The swing, to us students, friends and reluctant dwellers of the suburban landscape, was our antidote to what we now call “Nature Deficit Disorder”. Up there, we could just be ourselves, and we could experience a feeling of freedom that did not exist in us until the moment we set foot through the barbed-wire fence and onto the cattle pastures and short grass green hills, and until we smelled the eucalyptus or laid down upon the earth, looked out over the vast city below that stretched and covered the land. As a youth, having found something I liked in that experience, I had given up playing video games and watching after-school television shows to go up there and stare at the landscape. Before Google earth or online satellite imagery, the only way to get a birds-eye view of the landscape was to go up on a hill and just look at it, in true 3D. Seeing a view like that was a way to orient myself to where I lived. I could see all of my friends’ houses down below and all the features of my neighborhood in a way I never got to see before.

If I was alone, I would leave notes for friends on the way up to the swing. We didn’t have text messaging. Or cell phones. The internet and emails and instant messaging of any kind were not around yet. I’d leave a note on my 1st floor apartment bedroom window that said “Arron’s at the swing! Meet me there!” and I’d go there and wait. And once I got up there it was so quiet – even with the freeway down below. All the sounds, even the sounds of nature, were absorbed by the hillsides. By the earth. There wasn’t anything to really distract me from simply being in the place. It wasn’t hard to notice how beautiful it was there. I’d do my home work up there, and I’d consider my life up there. Many times, other friends would make the trek up the hill. They’d meet me by the tree swing and we’d eat food together, or read books together, take naps, talk about the cloud shapes in the sky, dream about our futures, watch the sunset, and then play hide and go seek in the forest if there were enough of us. All of us friends became so close in part because of our connection around this place that we found and decided to occupy, that was up above the problems in our overly-engineered suburban lives, where nature had to take a back seat to “urban planning”.

I haven’t kept in touch with many of those friends who I used to be so close to. I hear of them on facebook, when I go on there. I see that they have gotten married, had kids, have political opinions. They are teachers, artists, doctors, travellers, craftspeople, mothers, and successful business people. But I wonder if all those friends really think anymore about the Swing? Or the Mother Tree? If they recall the freedom and peace of having a place to stare at the view, or lay in the tree branches like a cat. Or if they’ve moved on from that because life’s tangents are different for everyone. Or maybe that was just something you do when you’re young and impressionable? I wonder if any of us ever goes back? To me, that little hill with the swing hanging from the long eucalyptus branch has been one of my strongest anchors in life. It has given depth to my soul. In fact, that place might even be my soul. If I had no swing, or no place on the hill where I had kept my memories in the rocks and where I laid down my thoughts and dreams in the the tree stumps, felt my first love, or cried my fears of growing up out into the soil, I’d be lost in this world. I’d have nothing that held me.
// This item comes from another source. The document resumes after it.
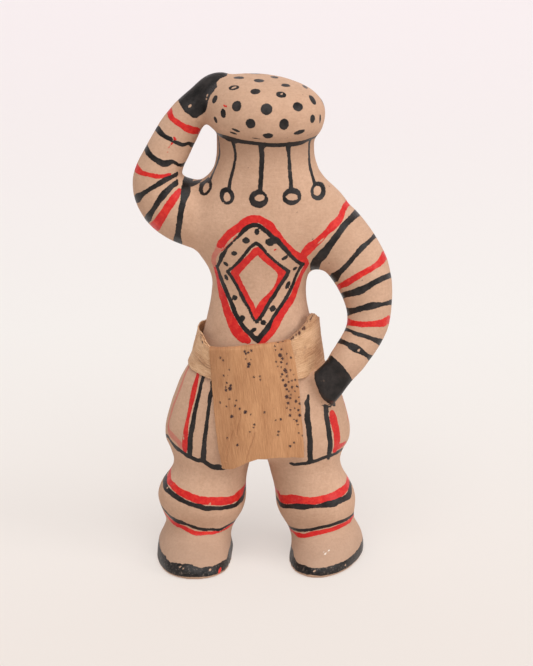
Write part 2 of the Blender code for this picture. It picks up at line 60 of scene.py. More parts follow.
# Strokes that go on round a limb: a point inside the limb, the way the stroke's plane looks, how far the
# limb's skin may be from that point, and points on the front with the width there (x, y, z, width). A last
# pair gives the degrees, counted from the front by the doll's left, between which the back is painted.
BLACK_RINGS = (
    ((-31.9, 4.6, 157.4), (0.41, 0.12, 0.9), 9, (
        (-37, 1.7, 160.8, 2.4), (-35.2, -1.3, 159.4, 1.8), (-32.7, -2.6, 158.3, 1.6), (-30.6, -2.8, 157.2, 1.5),
        (-28.4, -2.1, 156.1, 1.5), (-26.3, -0.6, 156.2, 1.2), (-25.1, 1.1, 155.3, 1.7)
    )),
    ((-35.2, 3.8, 150.7), (0.4, -0.11, 0.91), 10.5, (
        (-41.2, 0.8, 153.8, 2.4), (-39.8, -2.1, 152.3, 2.1), (-37.4, -3.7, 150.8, 2), (-34.5, -4, 149.7, 2.5),
        (-32.1, -3.3, 150.2, 1.7), (-29.9, -1.7, 148.8, 1.2), (-27.9, 2, 148.2, 1.8)
    )),
    ((-36.9, 3.7, 140), (-0.5, 0.22, 0.84), 14, (
        (-44.6, -1.5, 136.5, 3.2), (-41.5, -4.6, 139.6, 1.6), (-38.2, -5.4, 141.8, 1.7),
        (-35.3, -4.8, 143.5, 2.1), (-32.8, -3.6, 144.5, 1.8), (-30.4, -1.3, 145.4, 1.8)
    ), (140, 360)),
    ((-35, 4, 135.9), (-0.79, 0.13, 0.59), 15.5, (
        (-40.8, -2.3, 129.5, 2.8), (-39, -5.2, 133, 1.9), (-36.8, -6.2, 136.6, 2.2), (-34.6, -5.7, 139.4, 2.4),
        (-32.5, -4.3, 141.3, 1.9), (-30.6, -2.3, 142.5, 1.8), (-30.3, -1.6, 143.3, 0.7)
    ), (140, 360)),
    ((-28.4, 4.6, 130.9), (-0.98, 0.08, 0.17), 15.5, (
        (-30.4, -2, 121, 3.2), (-30, -6, 125.8, 2), (-29.4, -7.1, 129.8, 2.1), (-28.9, -6.9, 133.4, 2),
        (-28, -5.6, 136.8, 2.4), (-27.3, -3.3, 139.6, 3.6), (-27.2, -1.7, 140.9, 3.7)
    )),
    ((26, 4.3, 120), (-0.79, 0.16, 0.6), 15, (
        (33.9, 4, 130, 2.9), (31.6, -2.4, 129.5, 2.4), (29, -5.8, 127.8, 2.4), (26.9, -7.7, 125.4, 2.4),
        (24.9, -8.6, 122.8, 2.5), (22.9, -8.7, 119.9, 2.9), (20.9, -7.9, 117, 3.6), (19.1, -6, 114.4, 3.4),
        (18.5, -1.2, 110.4, 3.4)
    ), (0, 245)),
    ((32.2, 3.2, 113.2), (-0.7, 0.2, 0.68), 15.5, (
        (40, 1.7, 121.9, 1.7), (37.8, -3.3, 121.1, 1.6), (35.1, -6, 119.4, 2.1), (32.6, -7.4, 116.9, 1.8),
        (30.1, -7.5, 113.8, 1.7), (27.6, -6.2, 110.8, 2), (25.6, -3.2, 107.8, 3.6)
    )),
    ((36.9, 1.4, 103.5), (-0.38, 0.27, 0.89), 13.5, (
        (45.5, -1.1, 108, 2.1), (42.5, -5.7, 108, 2.1), (39.3, -7.6, 106.9, 2.1), (36.8, -8.1, 105.5, 2.3),
        (34.2, -7.7, 104, 3), (31.7, -6.6, 102.9, 2.4), (29.7, -4.6, 101.9, 2.2)
    )),
    ((38.2, -0.5, 95.8), (-0.22, 0.3, 0.93), 12, (
        (45.8, -3.3, 98.6, 2), (42.5, -7.1, 98.9, 1.6), (38.9, -8.2, 98.7, 2.6), (35.3, -8, 97.7, 2.2),
        (32.8, -6.7, 96.5, 2), (30.6, -3.4, 95.1, 2.9)
    )),
    ((35.9, -4.7, 86.2), (0.33, 0.28, 0.9), 10.5, (
        (42.1, -7.6, 85, 2.5), (39.4, -10.7, 87, 1.6), (36.3, -11.3, 88.4, 1.5), (33.8, -10.8, 88.9, 1.6),
        (31.3, -8.8, 89.5, 1.2), (29.5, -4.7, 88.9, 1.5)
    )),
    ((33, -7.2, 82.1), (0.48, 0.24, 0.85), 10, (
        (38.5, -10.1, 79.8, 2.2), (36.9, -12.5, 81.7, 1.6), (34.2, -13.5, 83.8, 2.6), (32.2, -13.2, 84.8, 2.9),
        (30.2, -12.1, 85.6, 1.7), (27.7, -9, 85.7, 2)
    )),
    ((0.8, 4.4, 158.5), (0.05, -0.01, 1), 21, (
        (-16.1, -0.3, 160, 1.2), (-15.1, -2.3, 159.8, 1.7), (-14, -4.1, 159.7, 2.2), (-11.8, -6.3, 159.4, 2.7),
        (-9, -8.1, 159.1, 2.4), (-6.1, -9.5, 158.8, 1.8), (-3.2, -10.3, 158.6, 2), (-0.7, -10.7, 158.4, 1.8),
        (1.8, -10.7, 158.1, 1.8), (5, -10.2, 157.8, 1.9), (8.5, -9.2, 157.8, 2), (12.1, -7.4, 157.8, 2.2),
        (15, -5.4, 158.1, 1.9), (16.8, -4, 158.6, 1.2)
    )),
    ((-22.4, 2.7, 27), (0.14, -0.16, 0.98), 21, (
        (-36.3, 0, 29.4, 2.5), (-35.9, -3.8, 28.3, 2.6), (-34, -7.6, 27.5, 1.8), (-31.6, -10.3, 26.7, 2),
        (-28.9, -12.2, 25.8, 1.7), (-26, -13.4, 24.9, 1.7), (-23.1, -13.8, 24.3, 1.9), (-20.8, -13.7, 23.5, 2),
        (-18.4, -13.4, 23.4, 1.7), (-15.6, -12.4, 23, 1.6), (-12.7, -10.6, 22.8, 1.6), (-9.8, -7.9, 22.6, 1.8),
        (-8.1, -5.3, 23.4, 2.3), (-7.1, -3, 23.9, 2.5), (-6.6, -1.2, 26.1, 1.5)
    )),
    ((-22.4, 2.8, 17.1), (0.18, -0.17, 0.97), 20, (
        (-35.8, -5.2, 18.9, 1.4), (-34.5, -6.4, 17.9, 1.7), (-32.6, -8.1, 17.1, 2.2), (-31.1, -9, 16.7, 2.3),
        (-29.6, -10.1, 16.6, 2.1), (-27.9, -10.8, 16.1, 1.1), (-25.5, -11.2, 15.4, 1.5),
        (-23.2, -11.4, 14.6, 1.2), (-20.9, -11.3, 14.3, 1.2), (-18.6, -10.8, 14.2, 1.2),
        (-16.2, -9.6, 13.6, 1.1), (-13.9, -8.2, 14, 1.2), (-11.9, -6.2, 14.3, 1.1), (-10.2, -2.9, 14.3, 1.5)
    )),
    ((19.3, 2.6, 23.6), (-0.14, 0.02, 0.99), 20, (
        (5.3, -2.4, 22.7, 1.4), (6, -4, 21.9, 2), (7.8, -7.2, 21.9, 1.8), (10.1, -9.8, 22.8, 1.7),
        (12.4, -11.4, 23.4, 2.3), (14.7, -12.5, 23.6, 2.3), (17, -13, 24, 1.6), (19.3, -13.3, 24.1, 1.3),
        (21.1, -13, 24.3, 1.6), (23.4, -12.5, 24.6, 2.3), (25.8, -11.5, 24.6, 2.6), (27.8, -9.9, 25, 2.3),
        (29.9, -7.8, 25.1, 2.1), (31.5, -5.4, 25.4, 2.7), (32.2, -2.8, 26.3, 2.6), (32.4, 0.7, 27.5, 1.5)
    )),
    ((20.1, 2.8, 13.2), (-0.17, 0.11, 0.98), 19, (
        (9, -2.2, 12, 1), (9.9, -4.4, 12.2, 1.2), (11.9, -7.6, 12.8, 1.2), (13.9, -9.3, 13.2, 1.2),
        (16.5, -10.6, 13.9, 1.2), (18.8, -11.2, 14.6, 1.2), (21.2, -11.5, 15.3, 1.4), (23.5, -11.2, 15.7, 1.4),
        (25.9, -10.4, 16.1, 1.5), (28.2, -9, 16.5, 1.5), (30, -7.4, 16.5, 1.4), (31.5, -5.1, 16.6, 1.3),
        (32.6, -3.2, 16.6, 1.2)
    )),
    ((-18.1, 3.9, 43.6), (0, 0.1, 1), 21.5, (
        (-34.9, -1, 46.8, 1.4), (-34, -2.4, 45.7, 1.4), (-32.1, -4.5, 44.2, 2), (-29.9, -7.4, 43.4, 1.6),
        (-28, -9.1, 42.5, 1.8), (-25.9, -10.4, 41.9, 1.9), (-23.8, -11.2, 41.2, 1.8), (-21.7, -11.9, 41.1, 1.9),
        (-19.9, -11.9, 39.9, 1.8), (-18.1, -11.7, 38.8, 2), (-16.3, -11.4, 38.6, 2.5),
        (-15.1, -10.9, 37.7, 0.9)
    )),
    ((14.7, 3.9, 42.6), (0, 0.06, 1), 21.5, (
        (10.1, -11.2, 40, 1.4), (11.1, -11.4, 39.7, 1.3), (12.8, -11.8, 39.9, 1.3), (14.5, -12, 40.2, 1.3),
        (16.1, -12, 40.3, 1.3), (17.4, -11.8, 40.7, 1.4), (19, -11.4, 41, 1.5), (20.5, -10.9, 41.4, 1.4),
        (21.6, -10.5, 41.7, 1.5), (23, -9.5, 41.9, 1.4), (24.5, -8.2, 41.8, 1.5), (25.8, -6.7, 41.8, 1.3),
        (27.3, -4.5, 41.9, 1.4), (28.7, -1.6, 41.8, 1.5), (29.3, 0.5, 41.4, 0.9)
    ), (0, 250)),
)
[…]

I think I will go back and rehang the swing soon, before the seedlings need to be transplanted and the farm season starts up again. Get the tradition going. Every community needs a swing and a hill to look out and see where they came from. There are so many memories of that place and of that time that are still alive in me. I think I am those memories. If I were to move on and let them go, I would still be those memories, but the connection wouldn’t be there, and I wouldn’t quite understand where I came from. And I think that’s important to know – so as to avoid running on empty in a world that, even in beautiful West Marin, so easily can demand too much from us.

All of this experience has led me to where I am in life now, and to the desire to constantly be developing a relationship with the places in nature around me. There are now so many filters we can partially experience the world through. But lying on the ground and staring up into the sky, or hearing wildlife walk nearby, watching the seasons change in a place over time and really being part of it – this experience all provides something vital. The places in nature that I have loved still are alive within me. These places are even more full when we have dwelled in them. And I think they miss us when we are gone.